I'm accessing GMail via IMAP using OAuth2 authentication and Zend_Mail_Protocol_Imap.
It all works great.
What I need to do is present emails in thread form just like the GMail interface. Google make this really easy because they have an X-GM-THRID header that links a conversation with a 64-bit unsigned integer.
My problem is: when presented with a single email, how do I find out what X-GM-THRID it belongs to?
First off Google says that there is a server extension X-GM-EXT-1 which is active. You can check it is there using the CAPABILITY command (and I have).

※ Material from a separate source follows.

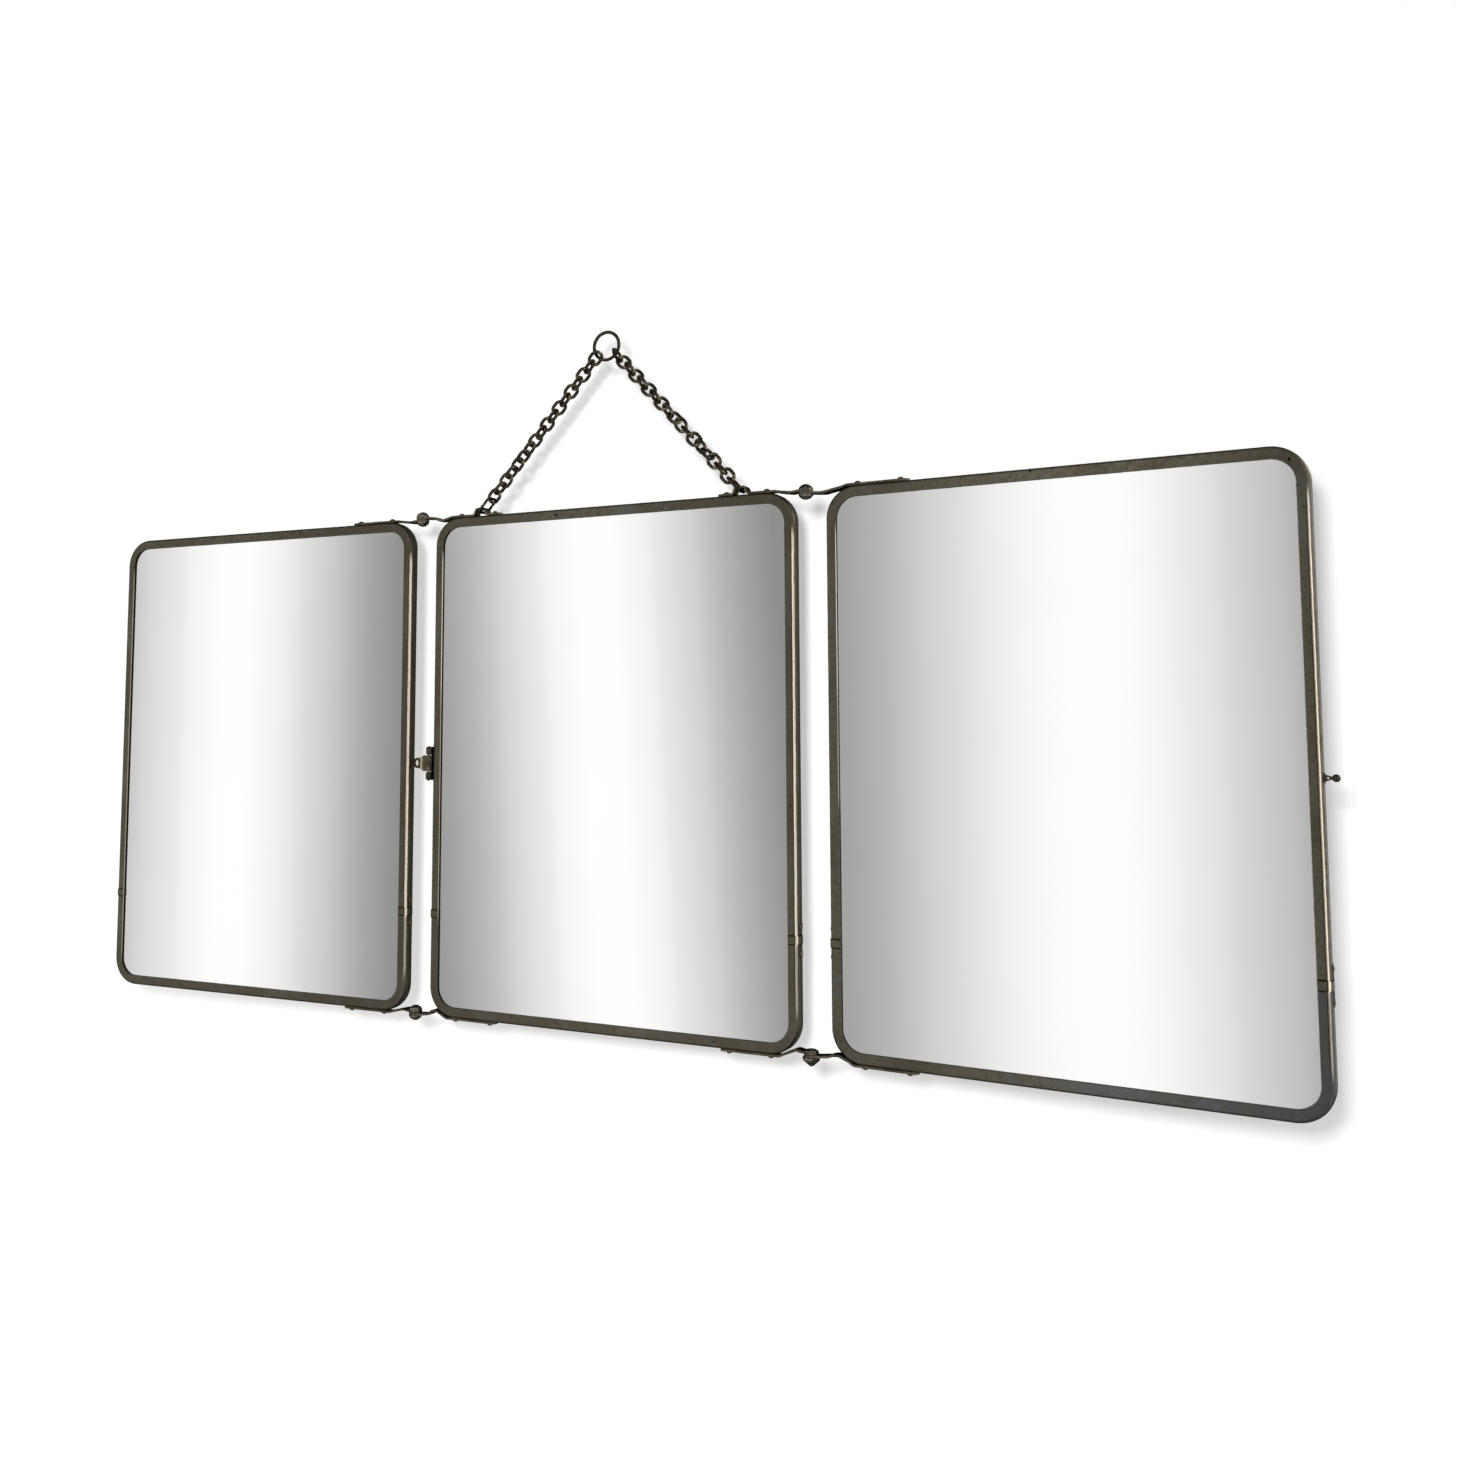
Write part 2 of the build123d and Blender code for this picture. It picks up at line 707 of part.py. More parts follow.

All the information suggests that if this is active then the X-GM-THRID will simply be returned as a header, but it isn't.
Perhaps I need to ask Google to return it via the fetch command. Google does describe a simple fetch process here:
https://developers.google.com/google-apps/gmail/imap_extensions
My code is sending TAG5 FETCH 3673 (FLAGS RFC822.HEADER X-GM-THRID) but the headers do not include an entry for X-GM-THRID.
I've even simplified it to TAG6 FETCH 3673 (X-GM-THRID) to be exactly as described in the google example. In this case no headers are returned.
I'm not massively familiar with IMAP commands and I'm not sure if Zend_Mail_Protocol_Imap is abstracting some handling which means this header is being removed.
But I do know that this is driving me mad.
Am I missing something? Is it not a header?
Okay, so it looks like it is not a header. It is an attribute in the IMAP command and response.
The standard fetch command sent by Zend_Mail_Protocol_Imap is "TAG5 FETCH 3673 (FLAGS RFC822.HEADER)"
The code that handles the response only expects to be dealing with 'FLAGS' and 'RFC822.HEADER'. It passes this information to a Zend_Mail_Message object which extends Zend_Mail_Part.
Zend_Mail_Part parses information about flag. It also parses the header.
The additional 'X-GM-THRID' attribute that I added does actually get a response. but since it is not passed back to Zend_Mail_Message there is no way for me to use it. It gets lost in the ether (at around line 171 of Zend_Mail_Storage_Imap in my Zend Library to be exact).
So I've hacked the core... Zend_Mail_Storage_Imap::getMessage now expects $data['X-GM-THRID'] and passes it to the constructor Zend_Mail_Part. And I now have a method Zend_Mail_Part::getXGmThrid which solves all my problems. I'll obviously refactor them into my own classes extending Zend_Mail_Storage_Imap and Zend_Mail_Part in the not too distant... but for now I know this works.